## Input records:
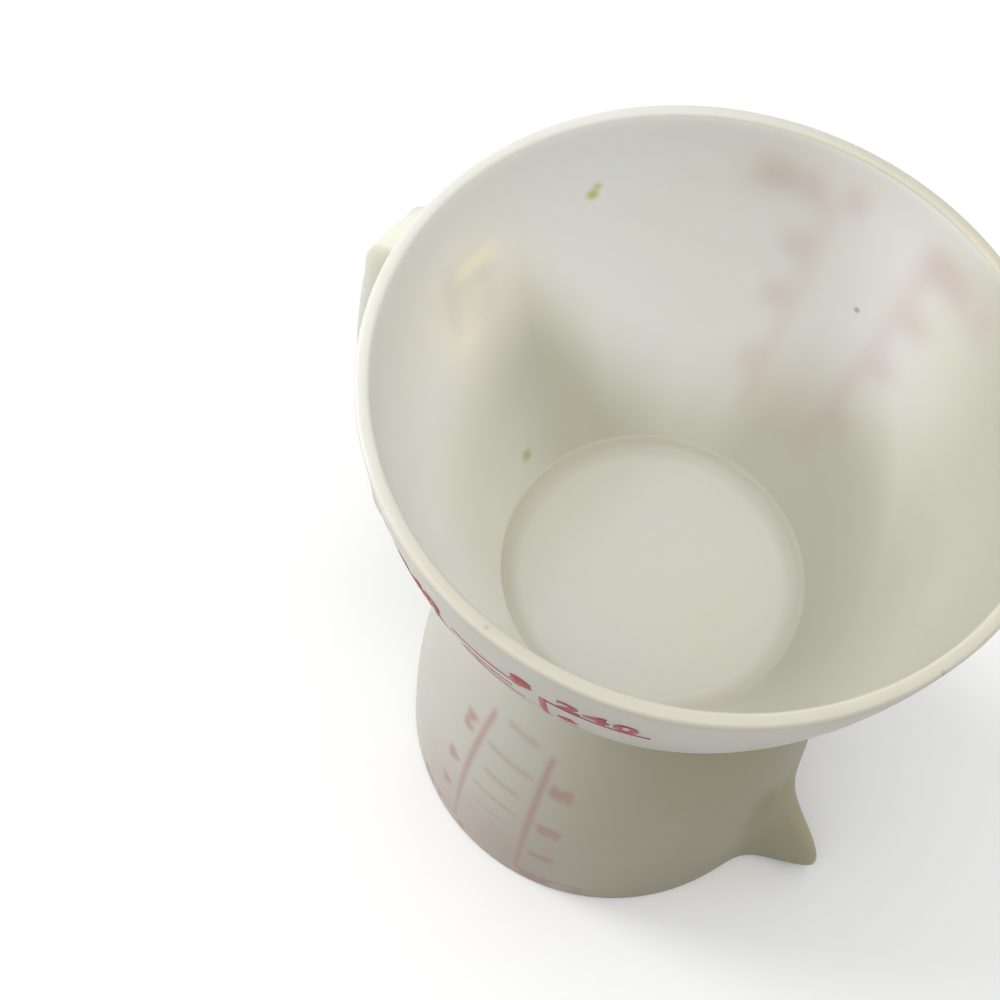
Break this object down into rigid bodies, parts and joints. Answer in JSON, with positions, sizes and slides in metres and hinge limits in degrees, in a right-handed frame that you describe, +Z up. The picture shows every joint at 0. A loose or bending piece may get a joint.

...

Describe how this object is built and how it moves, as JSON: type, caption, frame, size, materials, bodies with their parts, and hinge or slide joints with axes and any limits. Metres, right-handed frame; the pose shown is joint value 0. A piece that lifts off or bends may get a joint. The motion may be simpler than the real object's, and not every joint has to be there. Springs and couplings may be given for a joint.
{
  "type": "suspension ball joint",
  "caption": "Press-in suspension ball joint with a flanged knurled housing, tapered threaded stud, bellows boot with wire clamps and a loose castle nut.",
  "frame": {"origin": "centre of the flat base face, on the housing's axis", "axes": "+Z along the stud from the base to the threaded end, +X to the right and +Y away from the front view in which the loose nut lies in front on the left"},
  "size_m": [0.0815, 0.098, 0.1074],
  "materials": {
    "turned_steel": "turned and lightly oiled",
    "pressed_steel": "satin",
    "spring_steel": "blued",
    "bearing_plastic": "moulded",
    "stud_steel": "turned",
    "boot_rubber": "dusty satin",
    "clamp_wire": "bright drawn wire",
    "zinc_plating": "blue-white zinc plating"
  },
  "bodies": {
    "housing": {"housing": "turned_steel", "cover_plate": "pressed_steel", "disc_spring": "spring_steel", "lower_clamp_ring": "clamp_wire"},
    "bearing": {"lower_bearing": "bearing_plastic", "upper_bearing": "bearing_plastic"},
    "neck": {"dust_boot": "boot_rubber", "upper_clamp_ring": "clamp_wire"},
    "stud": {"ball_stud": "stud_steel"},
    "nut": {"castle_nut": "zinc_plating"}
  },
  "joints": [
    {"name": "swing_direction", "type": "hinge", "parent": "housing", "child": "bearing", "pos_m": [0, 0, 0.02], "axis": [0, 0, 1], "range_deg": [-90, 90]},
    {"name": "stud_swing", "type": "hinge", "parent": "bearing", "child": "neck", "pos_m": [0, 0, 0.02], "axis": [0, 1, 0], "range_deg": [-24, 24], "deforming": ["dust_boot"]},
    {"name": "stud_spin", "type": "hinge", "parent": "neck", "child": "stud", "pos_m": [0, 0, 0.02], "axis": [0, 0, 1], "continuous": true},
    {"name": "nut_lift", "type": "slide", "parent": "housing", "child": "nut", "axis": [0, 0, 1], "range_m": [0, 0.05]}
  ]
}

## Prompt:
How many lines in the data contain the string "handed"? Respond with the number only.

## Finished answer:
2